Quote all of the data below exactly, please.

Collected data:
-- start --

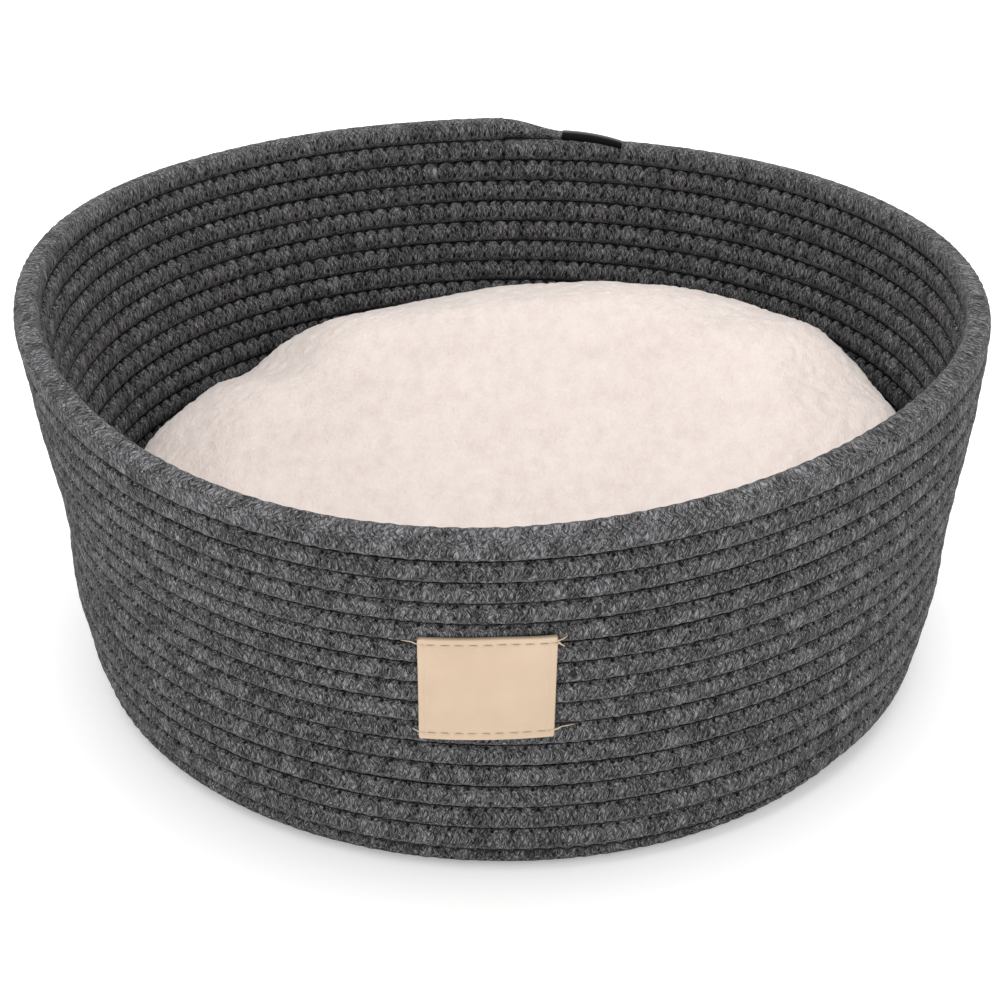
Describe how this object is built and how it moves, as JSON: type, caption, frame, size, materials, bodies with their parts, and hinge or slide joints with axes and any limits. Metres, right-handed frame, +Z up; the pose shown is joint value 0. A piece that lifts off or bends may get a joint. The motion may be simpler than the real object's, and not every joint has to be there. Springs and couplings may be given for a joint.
{
  "type": "coiled rope pet bed",
  "caption": "Round open basket coiled and sewn from thick braided rope, with a flared wall, a blank leather label and a loose plush cushion inside.",
  "frame": {"origin": "centre of the underside, in the plane the basket stands on", "axes": "+Z up along the basket's round axis; the leather label faces -Y"},
  "size_m": [0.3923, 0.393, 0.1635],
  "materials": {
    "rope": "matte",
    "rope_core": "matte",
    "sewing_thread": "matte",
    "binding": "satin",
    "label_leather": "matte",
    "label_thread": "matte",
    "plush": "matte",
    "cushion_fill": "matte",
    "cushion_thread": "matte"
  },
  "bodies": {
    "basket": {"base_coil": "rope", "wall_coil": "rope", "rim_coil": "rope", "base_coil_core": "rope_core", "wall_coil_core": "rope_core", "rim_coil_core": "rope_core", "base_stitching_top": "sewing_thread", "base_stitching_bottom": "sewing_thread", "wall_stitching_inner": "sewing_thread", "wall_stitching_outer": "sewing_thread", "rope_end_binding": "binding", "label_patch": "label_leather", "label_stitch_upper": "label_thread", "label_stitch_lower": "label_thread"},
    "cushion": {"cushion_top_cover": "plush", "cushion_base_cover": "plush", "cushion_fill": "cushion_fill", "cushion_seam_thread": "cushion_thread"}
  },
  "joints": [
    {"name": "cushion_lift", "type": "slide", "parent": "basket", "child": "cushion", "axis": [0, 0, 1], "range_m": [0, 0.25]}
  ]
}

-- end --

Response to this exercise:
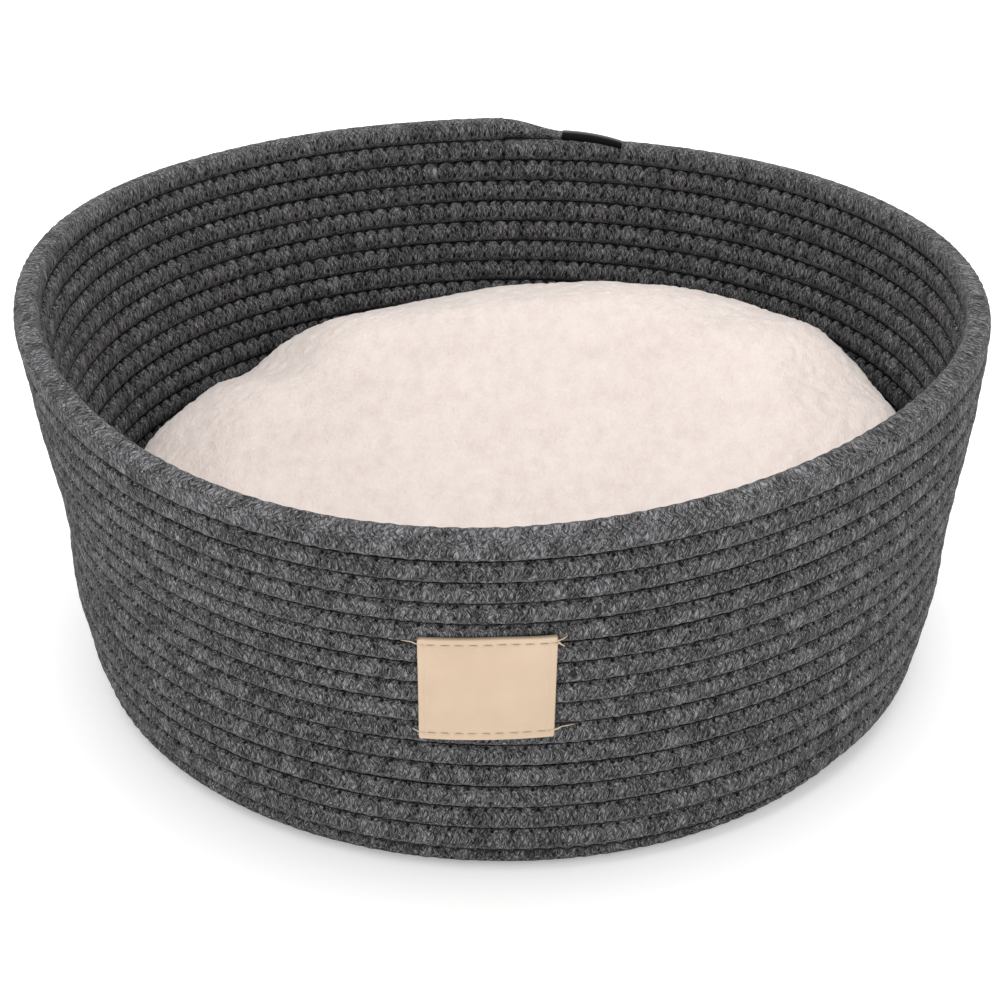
Describe how this object is built and how it moves, as JSON: type, caption, frame, size, materials, bodies with their parts, and hinge or slide joints with axes and any limits. Metres, right-handed frame, +Z up; the pose shown is joint value 0. A piece that lifts off or bends may get a joint. The motion may be simpler than the real object's, and not every joint has to be there. Springs and couplings may be given for a joint.
{
  "type": "coiled rope pet bed",
  "caption": "Round open basket coiled and sewn from thick braided rope, with a flared wall, a blank leather label and a loose plush cushion inside.",
  "frame": {"origin": "centre of the underside, in the plane the basket stands on", "axes": "+Z up along the basket's round axis; the leather label faces -Y"},
  "size_m": [0.3923, 0.393, 0.1635],
  "materials": {
    "rope": "matte",
    "rope_core": "matte",
    "sewing_thread": "matte",
    "binding": "satin",
    "label_leather": "matte",
    "label_thread": "matte",
    "plush": "matte",
    "cushion_fill": "matte",
    "cushion_thread": "matte"
  },
  "bodies": {
    "basket": {"base_coil": "rope", "wall_coil": "rope", "rim_coil": "rope", "base_coil_core": "rope_core", "wall_coil_core": "rope_core", "rim_coil_core": "rope_core", "base_stitching_top": "sewing_thread", "base_stitching_bottom": "sewing_thread", "wall_stitching_inner": "sewing_thread", "wall_stitching_outer": "sewing_thread", "rope_end_binding": "binding", "label_patch": "label_leather", "label_stitch_upper": "label_thread", "label_stitch_lower": "label_thread"},
    "cushion": {"cushion_top_cover": "plush", "cushion_base_cover": "plush", "cushion_fill": "cushion_fill", "cushion_seam_thread": "cushion_thread"}
  },
  "joints": [
    {"name": "cushion_lift", "type": "slide", "parent": "basket", "child": "cushion", "axis": [0, 0, 1], "range_m": [0, 0.25]}
  ]
}